Par ailleurs, le rapport préconise, avec le renforcement de la prime pour l'emploi, eune modération de l'évolution du SMIC en supprimant les « coups de pouce ».

A l'exception de cette dernière proposition, M. Jean-Louis Borloo, ministre de l'emploi, du travail et de la cohésion sociale, s'est estimé « très frappé » par ce soutien au plan de cohésion sociale .

Il est exact qu'une pleine acclimatation de la « flex-sécurité » ( supra ) , dont le plan de cohésion sociale entend s'inspirer, impose de porter la plus grande attention à l'ensemble de ces propositions, avec laquelle elles se situent en cohérence.

Le rapport Camdessus montre bien qu'il faut accélérer notre mutation, ce qui signifie d'abord et surtout travailler plus à un coût maîtrisé, et revenir sur les 35 heures. Tout ce qui favorisera la flexibilité du travail est bon pour l'emploi.

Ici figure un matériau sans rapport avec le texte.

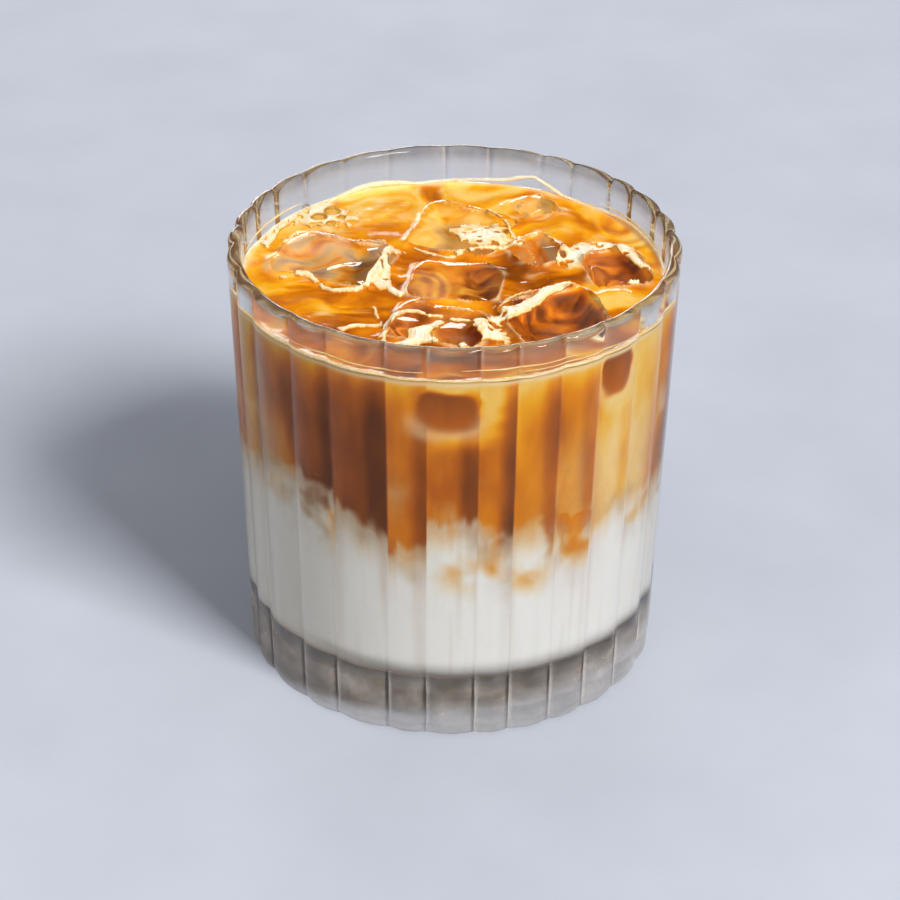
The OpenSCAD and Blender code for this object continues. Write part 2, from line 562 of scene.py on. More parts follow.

Quoiqu'en disent ses détracteurs, cette politique appliquée par exemple aux Etats-Unis, en Grande-Bretagne et au Danemark fonctionne. C'est un fait : de même qu'on ne peut s'opposer aux lois de la pesanteur, on ne peut s'opposer à une politique qui marche, qu'il convient ainsi d'appliquer au plus vite.

* 24 Le contingent réglementaire de 180 heures demeure applicable à titre subsidiaire en l'absence d'accord de branche étendu.

* 25 Rapport n° 1544, XII ème législature, enregistré à la Présidence de l'Assemblée nationale le 14 avril 2004.

* 26 Loi n° 2004-627 modifiant les articles 1 er et 2 de la loi n° 2003-6 du 3 janvier 2003 portant relance de la négociation collective en matière de licenciements économiques et relative au recouvrement, par les institutions gestionnaires du régime d'assurance chômage, des prestations de solidarité versées entre le 1 er janvier et le 1 er juin 2004 aux travailleurs privés d'emploi dont les droits à l'allocation de retour à l'emploi ont été rétablis.

* 27 Rapport remis à M. François Fillon, ministre des affaires sociales, du travail et de la solidarité le jeudi 15 janvier 2004.

* 28 La durée d'un contrat à durée déterminée (CDD) ne peut excéder, dans le cas général, 18 mois.

* 29 Rapport remis le 9 octobre 2004 à M. Nicolas Sarkozy, ministre d'Etat, ministre de l'économie, des finances et de l'industrie.